The provisions of the Code and the Treasury Regulations, IRS administrative
pronouncements and case law upon which this opinion is based could be changed at
any time, perhaps with retroactive effect. In addition, some of the issues under
existing law that could significantly affect our opinion have not yet been
authoritatively addressed by the IRS or the courts. Our opinion is not binding
on the IRS or the courts, and there can be no assurance the IRS will not
challenge or that the courts will agree with our conclusions.

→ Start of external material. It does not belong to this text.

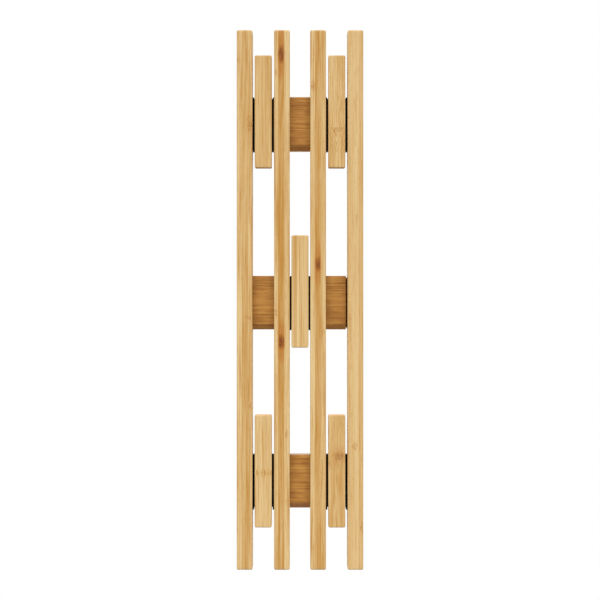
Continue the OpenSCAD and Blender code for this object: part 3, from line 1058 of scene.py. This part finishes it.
@dataclass
class Screws:
    """Screws of one kind with a cross in the head, at every place where the CAD has them."""

    node: str
    size: ScrewSize
    places: list[Vector]
    facing: Triple
    seed: int

    # Points of each head's side, as shares of its radius and of its height.
    CROWNS = {
        Head.COUNTERSUNK: ((0.97, -0.12), (1.0, -0.03), (0.97, 0.0)),
        Head.PAN: ((1.0, 0.0), (0.99, 0.28), (0.9, 0.58), (0.68, 0.82), (0.36, 0.96)),
    }

    # Shares of the shank's radius.
    CORE = 0.72
    TIP = 1.9
    THREAD_START = 1.2

    # Shares of the head's radius, and of its height.
    RECESS_RADII = (0.66, 0.2)
    RECESS_DEPTH = 0.9
    NECK = -1.4
    THREAD_END = 1.8

    def shape(self) -> ShapeGraph:
        """A threaded screw that points down, with the face of its head at the origin.

        Returns:
            The tree, which takes the screw's sizes by name.
        """
        names = ("Head Radius", "Head Height", "Shank Radius", "Length", "Pitch")
        graph = ShapeGraph(f"{self.size.head.value.title()} Screw", dict.fromkeys(names, "Float"))
        head_r, head_h, shank_r, length, _ = (graph.given[name] for name in names)
        core = graph.times(shank_r, self.CORE)
        end = graph.times(length, -1.0)
        stem = [
            (0.0, end), (core, graph.scaled(shank_r, self.TIP, end)),
            (core, graph.scaled(head_h, self.NECK, 0.0)),
        ]
        sunk = self.size.head is Head.COUNTERSUNK
        under, top = (graph.times(head_h, -1.0), 0.0) if sunk else (0.0, head_h)
        crown = graph.profile(head_r, head_h, self.CROWNS[self.size.head])
        body = {"Mesh 1": graph.turned([*stem, (shank_r, under), *crown, (0.0, top)], sides=32)}
        cut = graph.add("GeometryNodeMeshBoolean", body, operation="DIFFERENCE", solver="EXACT")
        for wing in self.recess(graph, top):
            graph.feed(cut.inputs["Mesh 2"], wing)
        both = graph.add("GeometryNodeJoinGeometry")
        for part in (cut.outputs[0], self.thread(graph, core)):
            graph.feed(both.inputs[0], part)
        graph.finish(graph.softened(both.outputs[0]), spin=2 * math.pi)
        return graph

    def recess(self, graph: ShapeGraph, top: Value) -> list[Socket]:
        """Two crossed tapering wings that cut the cross in the head.

        Args:
            graph: The tree.
            top: The height of the head's face.

        Returns:
            The wings' geometry sockets.
        """
        wing_height, wing_thickness = 1.4, 0.3
        depth = graph.times(graph.given["Head Height"], self.RECESS_DEPTH)
        wide, narrow = (graph.times(graph.given["Head Radius"], share) for share in self.RECESS_RADII)
        wing = graph.put("GeometryNodeMeshCone", {
            "Vertices": 4, "Radius Top": wide, "Radius Bottom": narrow,
            "Depth": graph.times(depth, wing_height),
        })
        low = graph.combine(0.0, 0.0, graph.minus(top, depth))
        return [
            graph.put("GeometryNodeTransform", {
                "Geometry": wing, "Translation": low, "Rotation": (0.0, 0.0, turn),
                "Scale": (1.0, wing_thickness, 1.0),
            })
            for turn in (0.0, math.pi / 2)
        ]

    def thread(self, graph: ShapeGraph, core: Socket) -> Socket:
        """A three-sided ridge wound down the shank.

        Args:
            graph: The tree.
            core: The shank's radius between the threads.

        Returns:
            The thread's geometry socket.
        """
        ridge_share, taper = 0.66, 0.55
        shank_r, length = graph.given["Shank Radius"], graph.given["Length"]
        ridge = graph.times(graph.minus(shank_r, core), ridge_share)
        below_head = graph.minus(length, graph.times(graph.given["Head Height"], self.THREAD_END))
        height = graph.minus(below_head, graph.times(shank_r, self.THREAD_START))
        spiral = graph.put("GeometryNodeCurveSpiral", {
            "Resolution": 20, "Rotations": graph.over(height, graph.given["Pitch"]), "Height": height,
            "Start Radius": graph.times(core, taper), "End Radius": graph.minus(shank_r, ridge),
        })
        section = graph.put("GeometryNodeCurvePrimitiveCircle", {"Resolution": 3, "Radius": ridge})
        wound = graph.put("GeometryNodeCurveToMesh", {
            "Curve": spiral, "Profile Curve": section, "Fill Caps": True,
        })
        start = graph.scaled(shank_r, self.THREAD_START, graph.times(length, -1.0))
        return graph.put("GeometryNodeTransform", {
            "Geometry": wound, "Translation": graph.combine(0.0, 0.0, start),
        })

    def build(self, material: Material) -> None:
        """Makes the screws and puts them on the frame.

        Args:
            material: Their plating.
        """
        size = self.size
        sizes = {
            "Head Radius": size.head_radius * MM, "Head Height": size.head_height * MM,
            "Shank Radius": size.shank_radius * MM, "Length": size.length * MM, "Pitch": size.pitch * MM,
            "Facing": self.facing, "Seed": self.seed,
        }
        name = f"{self.node}_threaded"
        self.shape().stand_in(name, [self.node], self.places, sizes, material, "bright_steel")


@dataclass
class Fixings:
    """Every screw, and the two keyhole plates. Distances are in millimetres."""

    slat_rise: float = 16.4
    web_rise: float = 22.4
    plate_rise: float = 12.0
    sheet: float = 1.4

    def pairs(self, nodes: Iterable[tuple[str, str]], depth: float, rise: float) -> list[Vector]:
        """Places above and below the middle of each node.

        Args:
            nodes: Pairs of CAD nodes, one that gives the place across the rack and one its height.
            depth: Where the screw heads lie, front to back, in metres.
            rise: How far they are above and below the middle.

        Returns:
            The places, in metres.
        """
        return [
            Vector((middle(across).x, depth, middle(level).z + side * rise * MM))
            for across, level in nodes for side in (-1, 1)
        ]

    def build(self) -> None:
        """Makes and dresses them all."""
        zinc = ZINC.build()
        back = 0.0
        web_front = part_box("rail_top")[0].y - self.sheet * MM
        crossings = [(slat, rail) for slat in SLATS for rail in RAILS]
        brackets = [(f"bracket_{place}", f"rail_{place.split('_')[0]}") for place in PEG_PLACES]
        slats = self.pairs(crossings, back, self.slat_rise)
        blocks = self.pairs(zip(BLOCKS, BLOCKS), back, self.slat_rise)
        webs = self.pairs(brackets, web_front, self.web_rise)
        plates = self.pairs(zip(HANGERS, HANGERS), back, self.plate_rise)
        for screws in (
            Screws("slat_screws", WOOD_SCREW, slats, TO_WALL, seed=3),
            Screws("block_screws", WOOD_SCREW, blocks, TO_WALL, seed=5),
            Screws("bracket_screws", BRACKET_SCREW, webs, TO_ROOM, seed=7),
            Screws("hanger_screws", PLATE_SCREW, plates, TO_WALL, seed=9),
        ):
            screws.build(zinc)
        for plate in HANGERS:
            paint(plate, zinc)


@dataclass
class Hinges:
    """The folded brackets with their pins and rubber bumpers. Sizes are in millimetres."""

    bumper_radius: float = 4.0
    bumper_foot: float = 5.0
    pin_chamfer: float = 0.35

    # Points of the foot's and the dome's side, as shares of their radius and of the bumper's length.
    FOOT = ((0.94, 0.0), (1.0, 0.04), (1.0, 0.12), (0.95, 0.16))
    DOME = (
        (1.06, 0.19), (1.0, 0.26), (0.96, 0.8), (0.86, 0.92), (0.66, 0.98), (0.4, 1.0), (0.3, 0.97),
        (0.0, 0.97),
    )

    def bumper_shape(self) -> ShapeGraph:
        """A domed rubber foot that stands along Z.

        Returns:
            The tree, which takes Radius, Foot Radius and Length.
        """
        names = ("Radius", "Foot Radius", "Length")
        graph = ShapeGraph("Rubber Bumper", dict.fromkeys(names, "Float"))
        radius, foot, length = (graph.given[name] for name in names)
        side = graph.profile(foot, length, self.FOOT) + graph.profile(radius, length, self.DOME)
        body = graph.turned([(0.0, 0.0), *side], sides=40)
        graph.finish(graph.softened(body, sharp=0.9))
        return graph

    def pin_shape(self) -> ShapeGraph:
        """A rod with chamfered ends, centred on its point.

        Returns:
            The tree, which takes Radius, Length and Chamfer.
        """
        names = ("Radius", "Length", "Chamfer")
        graph = ShapeGraph("Hinge Pin", dict.fromkeys(names, "Float"))
        radius, length, chamfer = (graph.given[name] for name in names)
        half = graph.times(length, 0.5)
        short = graph.minus(half, chamfer)
        narrow = graph.minus(radius, chamfer)
        upper = [(radius, short), (narrow, half), (0.0, half)]
        lower = [(width, graph.times(height, -1.0)) for width, height in reversed(upper)]
        graph.finish(graph.softened(graph.turned(lower + upper, sides=32)))
        return graph

    def build(self) -> None:
        """Makes the bumpers and the pins, and dresses the brackets."""
        # The brackets and pins take the near-black coat, which is partly painted shade of the narrow gaps.
        coat = BLACK_COAT_AND_GAP_SHADE.build()
        for place in PEG_PLACES:
            paint(f"bracket_{place}", coat)
        bumpers = [f"bumper_{place}" for place in PEG_PLACES]
        low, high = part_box(bumpers[0])
        feet = [Vector((middle(node).x, high.y, middle(node).z)) for node in bumpers]
        sizes = {"Radius": self.bumper_radius * MM, "Foot Radius": self.bumper_foot * MM,
                 "Length": high.y - low.y, "Facing": TO_ROOM}
        self.bumper_shape().stand_in("bumpers_moulded", bumpers, feet, sizes, RUBBER.build(), "rubber")
        shape = self.pin_shape()
        for place in PEG_PLACES:
            node = f"pin_{place}"
            low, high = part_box(node)
            sizes = {"Radius": (high.z - low.z) / 2, "Length": high.x - low.x,
                     "Chamfer": self.pin_chamfer * MM, "Facing": TO_SIDE}
            shape.stand_in(f"{node}_chamfered", [node], [(low + high) / 2], sizes, coat, "black_steel")


# ---- studio


@dataclass(frozen=True)
class Lamp:
    """A soft light: the direction that it shines from, and its strength in watts per square metre."""

    name: str
    towards: Triple
    strength: float


@dataclass
class Studio:
    """Camera, soft lamps, white surroundings and a pale floor well below the hanging rack.

    Lengths are in metres, but for the sensor's in millimetres. Softness is a lamp's width in radians.
    """

    distance: float = 1.4
    picture_height: float = 0.66667
    sensor: float = 36.0
    floor_drop: float = 0.62
    floor_size: float = 3.0
    floor_lit: Colour = (0.45, 0.45, 0.45, 1.0)
    floor_seen: Colour = (0.86, 0.86, 0.86, 1.0)
    floor_roughness: float = 0.8
    ambient: float = 0.37
    softness: float = 0.48
    lamp_tint: Triple = (1.0, 0.985, 0.965)
    lamps: tuple[Lamp, ...] = (
        Lamp("key_left", (-1.0, -1.6, 1.9), 1.43),
        Lamp("key_right", (1.0, -1.6, 1.9), 1.43),
        Lamp("back", (0.3, 1.9, 1.5), 1.0),
    )

    def build(self) -> None:
        """Makes everything around the object."""
        self.camera()
        self.world()
        for lamp in self.lamps:
            self.light(lamp)
        self.floor()

    def camera(self) -> None:
        """Looks square at the rack's face, from its middle."""
        low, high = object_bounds()
        data = bpy.data.cameras.new("camera")
        data.sensor_width = self.sensor
        data.lens = self.sensor * self.distance / self.picture_height
        camera = new_object("camera", data)
        camera.location = ((low.x + high.x) / 2, low.y - self.distance, (low.z + high.z) / 2)
        camera.rotation_euler = (math.pi / 2, 0.0, 0.0)
        bpy.context.scene.camera = camera

    def world(self) -> None:
        """White where the camera or a reflection looks past the object, and soft grey light elsewhere."""
        world = bpy.data.worlds.new("studio")
        bpy.context.scene.world = world
        world.use_nodes = True
        world.node_tree.nodes.clear()
        graph = ShaderGraph(world.node_tree)
        strength = graph.ramp(self.seen(graph), 0.0, 1.0, self.ambient, 1.0, smooth=False)
        white = {"Color": (1.0, 1.0, 1.0, 1.0), "Strength": strength}
        graph.add("ShaderNodeOutputWorld", {"Surface": graph.put("ShaderNodeBackground", white)})

    def seen(self, graph: ShaderGraph) -> Socket:
        """Tells the rays that show the surroundings, 1, from those that light the object, 0.

        Args:
            graph: The world's or the floor's graph.

        Returns:
            The mask's socket.
        """
        path = graph.add("ShaderNodeLightPath").outputs
        seen = graph.math("MAXIMUM", path["Is Camera Ray"], path["Is Glossy Ray"])
        return graph.math("MAXIMUM", seen, path["Is Transmission Ray"])

    def light(self, lamp: Lamp) -> None:
        """Adds a soft light that falls evenly over the whole height of the rack.

        Args:
            lamp: Which light.
        """
        data = bpy.data.lights.new(lamp.name, "SUN")
        data.energy = lamp.strength
        data.angle = self.softness
        data.color = self.lamp_tint
        light = new_object(lamp.name, data)
        light.location = lamp.towards
        light.rotation_mode = "QUATERNION"
        light.rotation_quaternion = (-Vector(lamp.towards)).to_track_quat("-Z", "Y")

    def floor(self) -> None:
        """Lays the pale floor."""
        half = self.floor_size / 2
        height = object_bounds()[0].z - self.floor_drop
        mesh = bpy.data.meshes.new("floor")
        corners = ((-half, -half), (half, -half), (half, half), (-half, half))
        mesh.from_pydata([(x, y, height) for x, y in corners], [], [(0, 1, 2, 3)])
        material, graph = ShaderGraph.for_material("pale_floor")
        colour = graph.blend(self.seen(graph), self.floor_lit, self.floor_seen)
        graph.dress({"Base Color": colour, "Roughness": self.floor_roughness})
        mesh.materials.append(material)
        new_object("floor", mesh)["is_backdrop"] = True


def main() -> None:
    """Builds the looks in order."""
    logging.basicConfig(level=logging.INFO, format="%(name)s: %(message)s")
    bpy.context.scene.view_settings.view_transform = "Standard"
    Slats().build()
    Pegs().build()
    CrossPieces().build()
    Hinges().build()
    Fixings().build()
    Studio().build()


if __name__ == "__main__":
    main()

Based upon and subject to the foregoing and the next paragraph below,
we are of the opinion that, commencing with the Company's taxable period ended
December 31, 1997 and continuing through its taxable year ended December 31,
1998, the Company has been organized and operated in conformity with the
requirements for qualification as a REIT under the Code, and that if the Company
complies with the method of operation described or referred to in the
Registration Statement and Certificate, the Company will continue to so qualify
for so long as such method of operation is adhered to, absent any changes in the
Code, Treasury Regulations, administrative pronouncements or court decisions.

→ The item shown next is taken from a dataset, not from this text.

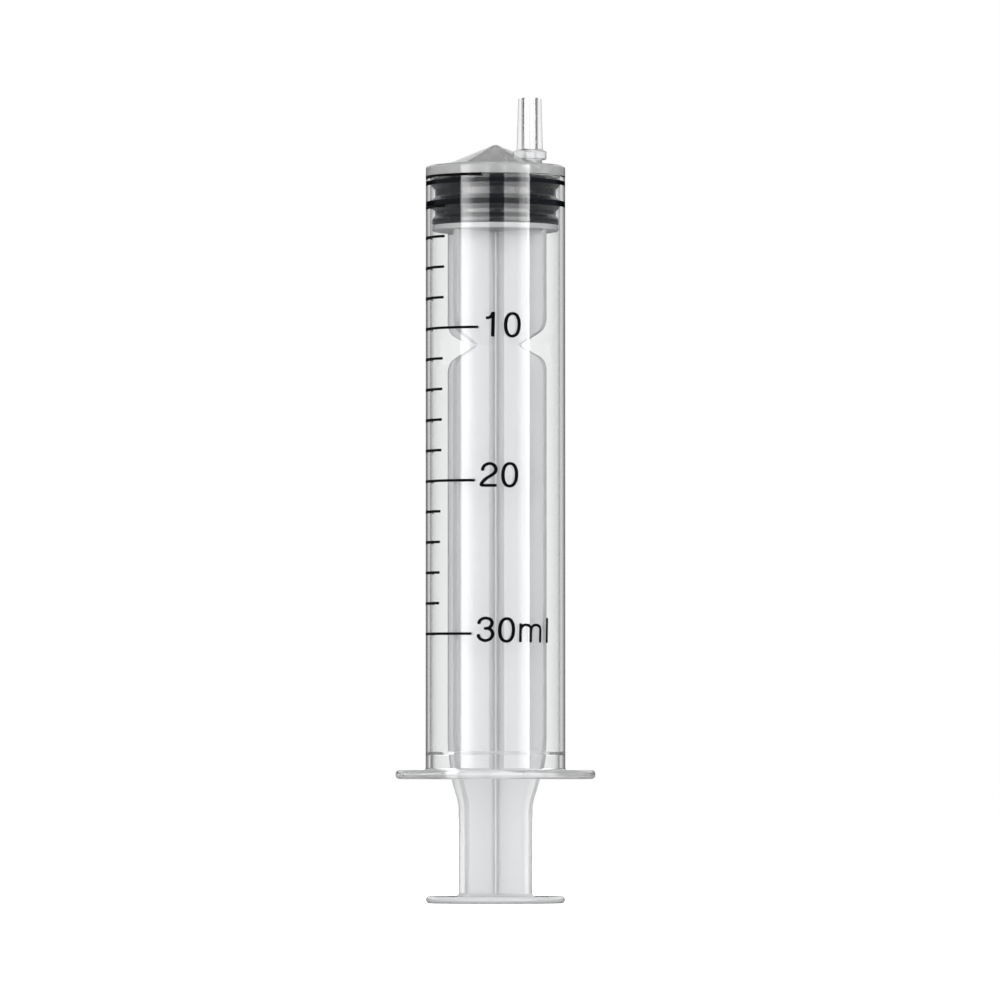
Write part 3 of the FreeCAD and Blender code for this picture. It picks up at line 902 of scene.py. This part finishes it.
# The lamp overhead: name, height, side and brightness.
OVERHEAD = ("lamp_overhead", 1.3, 1.1, 0.7)


def make_lamp(name, place, size, brightness, target):
    """An area lamp that faces the target and lights it without showing in reflections."""
    data = bpy.data.lights.new(name, "AREA")
    data.shape = "RECTANGLE"
    data.size, data.size_y = size
    data.energy = brightness * math.pi * size[0] * size[1]
    lamp = bpy.data.objects.new(name, data)
    bpy.context.collection.objects.link(lamp)
    lamp.location = place
    lamp.rotation_euler = (target - place).to_track_quat("-Z", "Y").to_euler()
    lamp.visible_camera = False
    lamp.visible_glossy = False
    lamp.visible_transmission = False


def make_lamps():
    """Two soft lamps in front and a broad one overhead."""
    for name, turn, distance, height, width, tall, brightness in SOFTBOXES:
        place = around(math.radians(turn), distance, height)
        make_lamp(name, place, (width, tall), brightness, Vector((0, 0, height / 2)))
    name, height, side, brightness = OVERHEAD
    make_lamp(name, Vector((0, 0, height)), (side, side), brightness, Vector((0, 0, 0)))


# The studio in level reflections: brightness by degrees to the right of the camera, round the
# object. The two bright stretches are softboxes, with dark stands beside them. The first list is
# for the outer faces, which mirror nothing from behind, so that outlines stay dark. The second
# list is for reflections inside the plastic and behind it, which also meet the white behind.
STUDIO_ON_OUTSIDE = [
    (-180, 0.0), (-125, 0.0), (-115, 0.15), (-60.5, 0.15), (-60, 7.0), (-55, 8.4), (-49.5, 7.3),
    (-46, 6.4), (-42.5, 4.6), (-39, 3.0), (-35.6, 2.0), (-32, 1.5), (-10.5, 1.1), (-10, 0.15),
    (14.4, 0.15), (14.9, 2.4), (17, 1.5), (20.5, 1.1), (35.6, 1.2), (40.7, 2.95), (44.2, 4.8),
    (47.7, 6.2), (54, 6.6), (55, 9.7), (58.3, 11.6), (58.8, 0.15), (115, 0.15), (125, 0.0),
    (180, 0.0),
]
STUDIO_INSIDE = [
    (-180, 0.35), (-168, 0.35), (-162, 0.45), (-156, 0.65), (-152, 1.15), (-149, 0.6),
    (-145, 0.3), (-140, 0.15), (-60.5, 0.15), (-60, 3.3), (-52, 4.2), (-41, 4.9), (-34, 4.4),
    (-27, 3.8), (-16, 3.1), (-10.5, 2.9), (-10, 0.15), (14.4, 0.15), (14.9, 3.4), (52, 3.2),
    (56, 5.0), (60, 5.6), (60.5, 0.15), (140, 0.15), (145, 0.8), (150, 0.8), (158, 0.65),
    (166, 0.35), (180, 0.35),
]
BRIGHTEST = 12.0
# How steeply a direction climbs, from 0 level to 1 straight up, where the softboxes end and where
# the backdrop ends. Reflections from between the two meet the backdrop behind the object and a
# plain wall in front of it, and from higher up the dark ceiling.
SOFTBOX_TOP = 0.17
BACKDROP_TOP = 0.53
BACKDROP_IN_REFLECTIONS = 1.0
WALL_IN_REFLECTIONS = 0.35
CEILING_IN_REFLECTIONS = 0.05
AMBIENT = 0.72


def studio_round(tree, turn, stops):
    """Brightness of the studio in a direction round the object, where turn goes from 0 to 1."""
    ramp = node(tree, "ShaderNodeValToRGB", {0: turn})
    elements = ramp.color_ramp.elements
    elements.remove(elements[-1])
    for i, (degrees, brightness) in enumerate(stops):
        place = degrees / 360 + 0.5
        level = brightness / BRIGHTEST
        element = elements[0] if i == 0 else elements.new(place)
        element.position = place
        element.color = (level, level, level, 1)
    return maths(tree, "MULTIPLY", ramp.outputs[0], BRIGHTEST)


def chosen(tree, switch, when_on, when_off):
    """One of two values, by a switch that is 1 or 0."""
    difference = maths(tree, "SUBTRACT", when_on, when_off)
    return maths(tree, "MULTIPLY_ADD", switch, difference, when_off)


def at_least_once(tree, depth):
    """1 where a light path has already met a kind of surface, and 0 elsewhere."""
    return maths(tree, "GREATER_THAN", depth, 0.5)


def studio_level(tree, path):
    """Brightness of the studio in reflections, by the direction they look in."""
    direction = node(tree, "ShaderNodeTexCoord").outputs["Generated"]
    back = {"Vector": direction, "Angle": -CAMERA_TURN}
    direction = node(tree, "ShaderNodeVectorRotate", back, rotation_type="Z_AXIS").outputs[0]
    right, away, up = node(tree, "ShaderNodeSeparateXYZ", {"Vector": direction}).outputs
    turn = maths(tree, "ARCTAN2", right, maths(tree, "MULTIPLY", away, -1.0))
    turn = maths(tree, "MULTIPLY_ADD", turn, 1 / math.tau, 0.5)
    inside = at_least_once(tree, path["Transmission Depth"])
    behind = maths(tree, "GREATER_THAN", away, 0.0)
    above_softboxes = maths(tree, "GREATER_THAN", up, SOFTBOX_TOP)
    above_backdrop = maths(tree, "GREATER_THAN", up, BACKDROP_TOP)
    on_inside = studio_round(tree, turn, STUDIO_INSIDE)
    on_outside = studio_round(tree, turn, STUDIO_ON_OUTSIDE)
    level = chosen(tree, inside, on_inside, on_outside)
    walls = chosen(tree, behind, BACKDROP_IN_REFLECTIONS, WALL_IN_REFLECTIONS)
    level = chosen(tree, above_softboxes, walls, level)
    return chosen(tree, above_backdrop, CEILING_IN_REFLECTIONS, level)


def make_world():
    """White to the eye and straight through the plastic, and a studio in its reflections."""
    world = bpy.data.worlds.new("studio")
    bpy.context.scene.world = world
    world.use_nodes = True
    world.cycles.sampling_method = "NONE"
    tree = world.node_tree
    path = node(tree, "ShaderNodeLightPath").outputs
    reflected = at_least_once(tree, path["Glossy Depth"])
    level = chosen(tree, reflected, studio_level(tree, path), 1.0)
    level = chosen(tree, path["Is Diffuse Ray"], AMBIENT, level)
    background = tree.nodes["Background"]
    background.inputs["Color"].default_value = (1, 1, 1, 1)
    tree.links.new(level, background.inputs["Strength"])


# The floor: its side, its colour, what it gives off to the eye, and its colour in reflections.
FLOOR_SIZE = 12.0
FLOOR_COLOUR = 0.86
FLOOR_GLOW = 0.75
FLOOR_IN_REFLECTIONS = 0.35


def make_floor():
    """A plain white floor, which keeps the object's shadow."""
    mesh = bmesh.new()
    bmesh.ops.create_grid(mesh, x_segments=1, y_segments=1, size=FLOOR_SIZE / 2)
    floor = object_from("floor", mesh)
    material, tree, shader = new_material("floor_paper", Roughness=0.9, Specular_IOR_Level=0.0)
    path = node(tree, "ShaderNodeLightPath").outputs
    reflected = at_least_once(tree, path["Glossy Depth"])
    difference = FLOOR_IN_REFLECTIONS - FLOOR_COLOUR
    level = maths(tree, "MULTIPLY_ADD", reflected, difference, FLOOR_COLOUR)
    colour = node(tree, "ShaderNodeCombineXYZ", {0: level, 1: level, 2: level}).outputs[0]
    tree.links.new(colour, shader.inputs["Base Color"])
    seen = maths(tree, "ADD", path["Is Camera Ray"], path["Is Transmission Ray"])
    plain = maths(tree, "SUBTRACT", 1.0, reflected)
    glow = maths(tree, "MULTIPLY", maths(tree, "MULTIPLY", seen, plain), FLOOR_GLOW)
    shader.inputs["Emission Color"].default_value = (1, 1, 1, 1)
    tree.links.new(glow, shader.inputs["Emission Strength"])
    floor.data.materials.append(material)


def set_light_paths():
    """Enough bounces for light to cross the walls of the barrel and the blades inside it."""
    cycles = bpy.context.scene.cycles
    cycles.max_bounces = 32
    cycles.transmission_bounces = 32
    cycles.glossy_bounces = 16
    cycles.transparent_max_bounces = 16


skin = make_skin_group()

barrel = make_barrel()
give(barrel, clear_plastic(skin))
give(barrel, matt_plastic(skin), is_matt)
barrel.visible_shadow = False
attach(barrel, "barrel")
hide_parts("barrel")

piston = make_piston()
give(piston, black_rubber(skin, "black_piston_rubber", 1.0))
give(piston, black_rubber(skin, "pressed_piston_rubber", 0.0), is_pressed)
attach(piston, "piston")
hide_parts("piston")

plunger_rod = make_plunger_rod()
give(plunger_rod, milky_plastic(skin))
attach(plunger_rod, "plunger")
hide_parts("plunger_rod")

ink = scale_ink(skin)
for printing in (make_lines(), make_numbers()):
    give(printing, ink)
    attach(printing, "barrel")

make_camera()
make_lamps()
make_world()
make_floor()
set_light_paths()

bpy.context.scene.view_settings.view_transform = "Standard"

ARMSTRONG TEASDALE LLP Attorneys at Law




June 2, 1999
Page 3

We undertake no obligation to update this opinion, or to ascertain
after the date hereof whether circumstances occurring after such date may affect
the conclusions set forth herein. We express no opinion relating to the
foregoing as to matters governed by any laws other than the Code, the Treasury
Regulations, published administrative announcements and rulings of the IRS and
case law.

We consent to the reference to our firm under the caption "Legal
Matters" in the Registration Statement, the Prospectus included therein and any
Prospectus Supplement filed in connection therewith and to the attachment of
this opinion as an Exhibit to the Registration Statement and/or an Exhibit to a
Current Report of the Company on Form 8-K.